» YOUR TASK:
Pull out of the data below the stretch of lines bounded by the one containing "CORD_A, place, cover, string)" and the one containing "obj.parent = empty", both bounds included, unchanged.

++++++++++

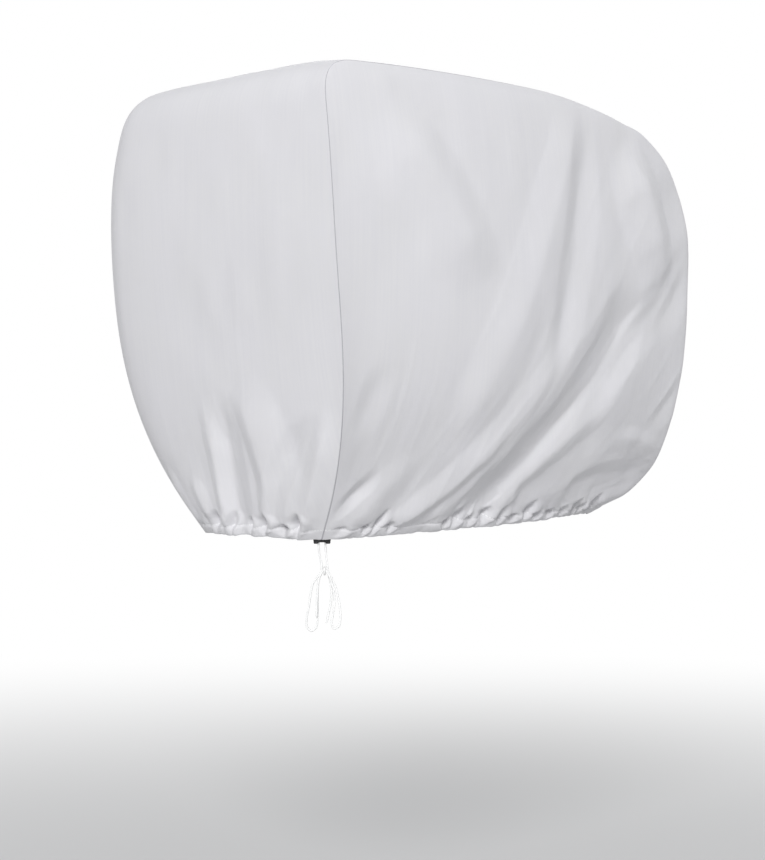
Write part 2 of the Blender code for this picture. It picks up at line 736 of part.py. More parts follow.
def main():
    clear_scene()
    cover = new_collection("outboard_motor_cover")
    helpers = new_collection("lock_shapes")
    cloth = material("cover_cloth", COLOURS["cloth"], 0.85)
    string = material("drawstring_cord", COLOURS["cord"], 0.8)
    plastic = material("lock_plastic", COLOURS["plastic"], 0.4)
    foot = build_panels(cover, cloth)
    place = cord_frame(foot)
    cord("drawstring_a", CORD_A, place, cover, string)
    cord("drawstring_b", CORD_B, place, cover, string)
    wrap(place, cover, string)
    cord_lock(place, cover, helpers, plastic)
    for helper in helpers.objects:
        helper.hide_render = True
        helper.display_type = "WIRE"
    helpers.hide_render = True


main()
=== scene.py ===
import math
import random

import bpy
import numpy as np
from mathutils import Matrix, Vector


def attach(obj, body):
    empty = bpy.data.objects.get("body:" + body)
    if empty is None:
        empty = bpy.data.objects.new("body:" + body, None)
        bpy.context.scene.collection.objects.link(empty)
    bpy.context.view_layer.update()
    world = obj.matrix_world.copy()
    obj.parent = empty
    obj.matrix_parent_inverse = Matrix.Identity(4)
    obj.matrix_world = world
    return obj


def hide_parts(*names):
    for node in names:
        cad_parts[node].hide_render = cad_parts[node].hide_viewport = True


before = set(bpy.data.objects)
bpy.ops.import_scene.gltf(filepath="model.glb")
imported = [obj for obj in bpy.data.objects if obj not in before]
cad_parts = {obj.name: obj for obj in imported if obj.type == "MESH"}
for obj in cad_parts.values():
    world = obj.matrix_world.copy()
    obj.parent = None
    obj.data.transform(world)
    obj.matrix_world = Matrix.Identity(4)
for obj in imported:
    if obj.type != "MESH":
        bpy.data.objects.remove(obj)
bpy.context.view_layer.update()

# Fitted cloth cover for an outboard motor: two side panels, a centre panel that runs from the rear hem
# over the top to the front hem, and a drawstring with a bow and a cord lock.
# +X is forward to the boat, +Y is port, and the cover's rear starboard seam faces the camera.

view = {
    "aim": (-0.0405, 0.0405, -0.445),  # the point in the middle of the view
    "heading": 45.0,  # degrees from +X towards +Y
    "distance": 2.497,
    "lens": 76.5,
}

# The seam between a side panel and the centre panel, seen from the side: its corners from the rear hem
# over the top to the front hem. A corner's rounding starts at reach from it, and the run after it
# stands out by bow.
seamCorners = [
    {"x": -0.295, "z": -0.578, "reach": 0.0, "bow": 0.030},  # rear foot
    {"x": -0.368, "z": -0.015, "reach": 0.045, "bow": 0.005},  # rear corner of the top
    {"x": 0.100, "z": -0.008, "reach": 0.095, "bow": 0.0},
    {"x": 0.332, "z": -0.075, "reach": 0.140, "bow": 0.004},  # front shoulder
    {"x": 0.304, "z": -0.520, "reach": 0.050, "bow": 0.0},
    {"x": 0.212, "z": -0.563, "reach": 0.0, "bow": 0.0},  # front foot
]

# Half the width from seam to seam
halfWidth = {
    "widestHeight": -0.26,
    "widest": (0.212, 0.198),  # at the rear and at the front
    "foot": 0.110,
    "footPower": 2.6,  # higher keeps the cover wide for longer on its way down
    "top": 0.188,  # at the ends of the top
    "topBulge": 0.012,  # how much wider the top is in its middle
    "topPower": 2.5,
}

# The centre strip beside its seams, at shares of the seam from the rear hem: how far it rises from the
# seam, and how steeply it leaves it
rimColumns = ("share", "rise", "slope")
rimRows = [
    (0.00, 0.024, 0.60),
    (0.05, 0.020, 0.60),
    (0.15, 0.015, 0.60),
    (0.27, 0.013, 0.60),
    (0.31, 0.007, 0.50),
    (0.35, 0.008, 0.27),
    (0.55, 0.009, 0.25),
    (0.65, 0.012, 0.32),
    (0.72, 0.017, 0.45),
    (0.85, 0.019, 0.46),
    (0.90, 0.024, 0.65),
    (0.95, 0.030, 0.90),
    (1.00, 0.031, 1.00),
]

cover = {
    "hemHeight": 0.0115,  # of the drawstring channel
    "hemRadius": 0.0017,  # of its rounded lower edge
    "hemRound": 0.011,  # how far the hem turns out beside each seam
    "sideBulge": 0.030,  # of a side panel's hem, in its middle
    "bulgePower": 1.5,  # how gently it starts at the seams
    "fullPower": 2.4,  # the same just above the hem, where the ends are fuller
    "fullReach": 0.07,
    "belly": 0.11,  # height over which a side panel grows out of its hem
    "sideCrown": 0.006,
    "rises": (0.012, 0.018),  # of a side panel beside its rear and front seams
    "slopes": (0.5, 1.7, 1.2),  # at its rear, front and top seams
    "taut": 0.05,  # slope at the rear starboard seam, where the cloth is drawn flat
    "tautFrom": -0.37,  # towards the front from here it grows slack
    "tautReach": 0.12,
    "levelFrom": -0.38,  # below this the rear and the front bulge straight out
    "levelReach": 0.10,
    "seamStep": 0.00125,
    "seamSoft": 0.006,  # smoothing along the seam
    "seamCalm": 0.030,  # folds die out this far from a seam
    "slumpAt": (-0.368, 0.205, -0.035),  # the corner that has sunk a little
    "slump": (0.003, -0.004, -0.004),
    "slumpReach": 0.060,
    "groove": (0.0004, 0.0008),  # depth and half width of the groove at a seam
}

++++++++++

» CORRECT ANSWER:
    cord("drawstring_a", CORD_A, place, cover, string)
    cord("drawstring_b", CORD_B, place, cover, string)
    wrap(place, cover, string)
    cord_lock(place, cover, helpers, plastic)
    for helper in helpers.objects:
        helper.hide_render = True
        helper.display_type = "WIRE"
    helpers.hide_render = True


main()
=== scene.py ===
import math
import random

import bpy
import numpy as np
from mathutils import Matrix, Vector


def attach(obj, body):
    empty = bpy.data.objects.get("body:" + body)
    if empty is None:
        empty = bpy.data.objects.new("body:" + body, None)
        bpy.context.scene.collection.objects.link(empty)
    bpy.context.view_layer.update()
    world = obj.matrix_world.copy()
    obj.parent = empty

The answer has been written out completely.